How do I add a vertical line to my ggplot distribution diagram to mark a specific value?

To add a vertical line to your ggplot distribution diagram, you can use the `geom_vline()` function. For example, `ggplot(data, aes(x = x)) + geom_histogram(binwidth = 1, color = "black", fill = "skyblue") + geom_vline(xintercept = 10, color = "red", linetype = "dashed")`. This code will add a red dashed vertical line at x = 10. You can customize the line's appearance by adjusting the `color`, `linetype`, and other aesthetic parameters.

Can I customize the colors and labels of my ggplot distribution diagram?
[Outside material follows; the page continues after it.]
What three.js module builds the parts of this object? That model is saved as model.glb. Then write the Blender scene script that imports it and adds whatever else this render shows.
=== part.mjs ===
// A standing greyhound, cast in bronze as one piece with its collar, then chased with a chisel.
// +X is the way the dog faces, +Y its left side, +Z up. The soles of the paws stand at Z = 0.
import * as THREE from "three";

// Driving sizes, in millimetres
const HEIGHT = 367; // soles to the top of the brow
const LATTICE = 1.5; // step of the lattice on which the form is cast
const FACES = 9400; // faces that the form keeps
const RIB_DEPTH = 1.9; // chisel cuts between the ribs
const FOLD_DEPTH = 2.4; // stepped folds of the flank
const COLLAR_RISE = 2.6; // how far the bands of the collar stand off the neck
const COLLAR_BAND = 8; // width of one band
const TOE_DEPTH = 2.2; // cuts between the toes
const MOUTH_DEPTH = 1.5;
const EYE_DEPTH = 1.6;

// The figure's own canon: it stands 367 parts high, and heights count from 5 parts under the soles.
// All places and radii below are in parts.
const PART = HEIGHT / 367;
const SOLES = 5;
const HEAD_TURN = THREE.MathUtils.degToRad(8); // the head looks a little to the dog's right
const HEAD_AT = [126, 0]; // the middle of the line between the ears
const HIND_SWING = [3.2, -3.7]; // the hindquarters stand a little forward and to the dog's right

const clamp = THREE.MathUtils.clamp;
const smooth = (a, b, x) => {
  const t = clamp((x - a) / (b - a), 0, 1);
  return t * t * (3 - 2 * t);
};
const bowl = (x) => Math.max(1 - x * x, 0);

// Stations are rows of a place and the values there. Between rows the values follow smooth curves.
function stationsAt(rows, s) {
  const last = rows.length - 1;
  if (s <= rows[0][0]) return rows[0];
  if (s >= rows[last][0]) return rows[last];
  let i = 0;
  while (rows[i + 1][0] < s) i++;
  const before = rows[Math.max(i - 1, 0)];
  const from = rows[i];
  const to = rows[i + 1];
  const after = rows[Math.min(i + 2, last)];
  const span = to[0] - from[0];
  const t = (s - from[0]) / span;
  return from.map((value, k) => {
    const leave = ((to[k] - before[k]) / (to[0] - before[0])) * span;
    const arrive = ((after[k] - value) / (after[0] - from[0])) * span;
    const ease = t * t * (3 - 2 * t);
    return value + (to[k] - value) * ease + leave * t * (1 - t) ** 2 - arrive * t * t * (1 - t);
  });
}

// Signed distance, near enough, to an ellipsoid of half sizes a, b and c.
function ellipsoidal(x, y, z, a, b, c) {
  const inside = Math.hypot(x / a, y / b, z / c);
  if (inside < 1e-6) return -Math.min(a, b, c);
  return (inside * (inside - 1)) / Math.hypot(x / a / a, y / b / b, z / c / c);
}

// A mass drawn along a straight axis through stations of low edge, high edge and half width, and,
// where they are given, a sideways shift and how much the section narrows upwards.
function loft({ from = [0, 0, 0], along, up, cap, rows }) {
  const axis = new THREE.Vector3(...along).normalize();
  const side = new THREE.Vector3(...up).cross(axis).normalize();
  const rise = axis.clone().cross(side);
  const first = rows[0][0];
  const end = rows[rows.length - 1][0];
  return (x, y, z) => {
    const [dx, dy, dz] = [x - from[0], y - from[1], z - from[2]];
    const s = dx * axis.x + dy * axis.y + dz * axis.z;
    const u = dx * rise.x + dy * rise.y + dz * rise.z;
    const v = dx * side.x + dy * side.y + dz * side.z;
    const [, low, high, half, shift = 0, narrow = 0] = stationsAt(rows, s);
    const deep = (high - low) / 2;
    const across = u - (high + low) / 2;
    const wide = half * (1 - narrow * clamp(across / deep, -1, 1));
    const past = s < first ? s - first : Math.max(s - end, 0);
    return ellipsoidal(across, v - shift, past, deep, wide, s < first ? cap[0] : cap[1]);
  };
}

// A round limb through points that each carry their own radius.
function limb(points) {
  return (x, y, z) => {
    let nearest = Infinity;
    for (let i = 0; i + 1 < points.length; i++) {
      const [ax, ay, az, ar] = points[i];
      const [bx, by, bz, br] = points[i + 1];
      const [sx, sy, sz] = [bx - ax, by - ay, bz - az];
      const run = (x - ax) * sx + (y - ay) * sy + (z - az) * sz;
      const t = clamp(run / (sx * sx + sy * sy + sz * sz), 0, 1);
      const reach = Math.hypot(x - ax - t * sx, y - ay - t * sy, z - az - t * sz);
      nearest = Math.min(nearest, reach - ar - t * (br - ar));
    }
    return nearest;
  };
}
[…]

Absolutely! You can customize the colors and labels of your ggplot distribution diagram using various aesthetic parameters and theme elements. For example, you can use `scale_fill_manual()` to specify custom colors for the histogram bars, or `labs()` to customize the axis labels and title. You can also use `theme()` elements to adjust the overall visual style of the plot.

How do I adjust the binwidth of my ggplot histogram?
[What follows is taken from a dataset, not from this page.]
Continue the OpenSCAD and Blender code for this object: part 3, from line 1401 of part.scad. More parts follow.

To adjust the binwidth of your ggplot histogram, you can use the `binwidth` parameter within the `geom_histogram()` function. For example, `ggplot(data, aes(x = x)) + geom_histogram(binwidth = 0.5, color = "black", fill = "skyblue")`. This code will create a histogram with bins that are 0.5 units wide. You can experiment with different binwidth values to find the one that best suits your data.

Can I use ggplot to create a cumulative distribution diagram?

Yes, you can use ggplot to create a cumulative distribution diagram! To do this, you can use the `stat_ecdf()` function, which calculates the empirical cumulative distribution function (ECDF) of your data. For example, `ggplot(data, aes(x = x)) + stat_ecdf(geom = "step")`. This code will create a cumulative distribution diagram as a step function. You can customize the appearance of the plot by adding themes, labels, and other elements.